By using microbial cellulose that our team provided, the University of Edinburgh team was able to check the binding affinities of a cellulose binding domain (CBD) to the cellulose to see whether microbial cellulose-based biosensors are feasible. Our bioHYDRA project involved testing processed and unprocessed cellulose, and we sent the Edinburgh team a sample of each. This allowed the Edinburgh team to see if there is an advantage to the processing for their applications, and, since our future work includes expressing CBDs on spore coats, the processed sheets will be better for our applications as well. The CBD they tested was BBa_K1321357, which is sfGFP fused to CBDcex and driven by LacI. They chose this BioBrick because it was in the distribution kit and was already well-enough characterized to ensure that the only variable they tested was whether the sheets were processed. The data they provided shows that less protein dissociation occurred from the processed sheets.
Beyond the Bench: Despite the time zone difference, we held several skype meetings throughout the summer to discuss our collaborations and get to know each other. We also got together early on during the summer, sharing our enthusiasm over IGEM and the potential collaboration between the two teams. To celebrate our collaboration, the Edinburgh team baked an IGEM cake when we had a joint party with Brooke and Liusahd in California at the beginning of the summer!

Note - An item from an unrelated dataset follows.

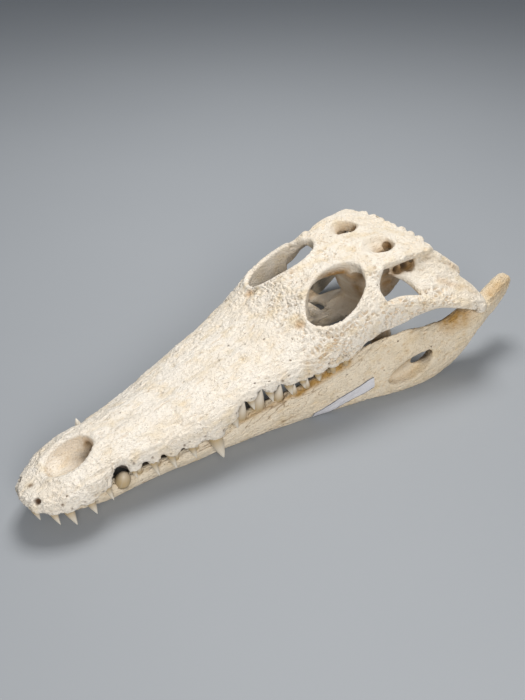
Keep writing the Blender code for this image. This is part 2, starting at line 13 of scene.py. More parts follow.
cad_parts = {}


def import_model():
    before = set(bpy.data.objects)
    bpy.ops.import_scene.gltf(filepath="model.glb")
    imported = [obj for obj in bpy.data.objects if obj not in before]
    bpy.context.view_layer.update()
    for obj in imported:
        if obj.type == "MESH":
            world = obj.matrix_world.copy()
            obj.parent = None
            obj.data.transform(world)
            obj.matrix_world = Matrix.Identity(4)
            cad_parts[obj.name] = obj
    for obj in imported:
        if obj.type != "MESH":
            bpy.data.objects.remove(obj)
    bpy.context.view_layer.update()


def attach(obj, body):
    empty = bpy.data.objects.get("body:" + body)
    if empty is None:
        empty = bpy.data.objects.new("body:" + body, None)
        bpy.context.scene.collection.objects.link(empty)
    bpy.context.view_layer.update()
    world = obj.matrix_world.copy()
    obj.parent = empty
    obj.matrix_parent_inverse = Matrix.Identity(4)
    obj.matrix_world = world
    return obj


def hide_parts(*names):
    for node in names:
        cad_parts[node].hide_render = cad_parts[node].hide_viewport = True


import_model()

# ---------------------------------------------------------------- sizes
MM = 0.001
OVERALL_LENGTH = 523.0
MIDLINE_GAP = 0.2
TOOTH_ROW_WIDTH = 9.0
VAULT_ENDS = (14.0, 302.0)  # back
VAULT_RISE = 6.0            # of the palate above the rim
VAULT_TAPER = 0.86          # its width at the top, as a share
SNOUT_ROOF = 12.0           # the least bone over it
CHEEK_ROUNDING = 10.0       # height of the rounded lower edge, at most
CHEEK_SHARE = 0.3           # and for the height of the face
CRANIUM_GRAIN = 1.55        # first net of faces over the bone
JAW_GRAIN = 1.35
CRANIUM_TRIANGLES = 192000
JAW_TRIANGLES = 120000
HIDDEN_OPENNESS = 0.35      # a place less open than this keeps a tenth of its faces
SKY_TILT = math.radians(35.0)       # of the slanting rays that measure how open a place is

# the snout and face, front to back: back, half width, top, lower rim
FACE = (
    (0.0, 4.5, 35.0, 29.5), (5.0, 16.0, 38.5, 26.0), (17.0, 26.8, 42.5, 23.0),
    (34.0, 34.0, 48.3, 22.0), (50.0, 35.8, 53.0, 24.0), (65.0, 33.0, 56.5, 28.5),
    (84.0, 34.2, 57.7, 30.0), (105.0, 38.0, 59.4, 30.0), (126.0, 42.6, 61.5, 29.5),
    (145.0, 47.5, 64.5, 31.0), (160.0, 51.4, 67.3, 30.5), (176.0, 51.2, 70.4, 39.0),
    (191.0, 51.0, 73.2, 52.0), (210.0, 53.5, 77.0, 54.0), (231.0, 58.8, 82.5, 54.5),
    (252.0, 64.5, 90.0, 54.5), (273.0, 70.0, 101.0, 57.5), (292.0, 74.0, 114.5, 59.5),
    (312.0, 77.0, 121.5, 66.0), (330.0, 78.5, 126.0, 72.0), (346.0, 80.0, 128.5, 75.0),
)
FACE_FULLNESS = (2.7, 2.1)  # roundness of the sections at the snout's tip and at the rear

# forms behind the face: back, half width, top, underside
TABLE = (
    (334.0, 24.0, 126.0, 113.0), (346.0, 41.0, 128.5, 115.0), (358.0, 47.5, 130.5, 116.5),
    (372.0, 52.5, 132.0, 118.0), (388.0, 55.0, 132.5, 118.5), (406.0, 57.0, 131.5, 118.0),
    (422.0, 58.5, 130.0, 116.5), (430.0, 56.0, 127.5, 117.5),
)
BRAINCASE = (
    (347.0, 12.0, 126.0, 106.0), (356.0, 16.0, 126.0, 97.0), (365.0, 19.5, 126.0, 84.0),
    (374.0, 22.0, 126.0, 66.0), (390.0, 23.0, 126.0, 50.0), (410.0, 25.0, 126.0, 50.0),
    (428.0, 27.0, 124.0, 68.0),
)
PALATE_BAR = (
    (236.0, 14.0, 72.0, 55.0), (270.0, 11.0, 66.0, 52.0), (310.0, 9.0, 60.5, 49.0),
    (345.0, 10.0, 60.0, 47.0), (372.0, 18.0, 66.0, 46.0), (396.0, 17.0, 66.0, 46.0),
    (406.0, 12.0, 64.0, 52.0),
)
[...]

For the collaboration, the Edinburg IGEM 2015 used the BBa_K321357, which is an sfGFP fused to the cellulose binding domain CBDcex transcriptionally activated by Lacl. Since the CBDcex is attached to a fluorescence, sfGFP, the strength of the binding affinity is correlated with the absorbance level. The y-axis measures the absorbance in relative fluorescent unit while the x-axis is the time incubation. Although there is large error bar, there is a distinguishable difference between the binding affinity of the CBD onto the cellulose unprocessed and processed sheet. The high absorbance for the processed sheet indicates that the CBD binds more effectively than the unprocessed sheet. This experiment will be repeated in the near future.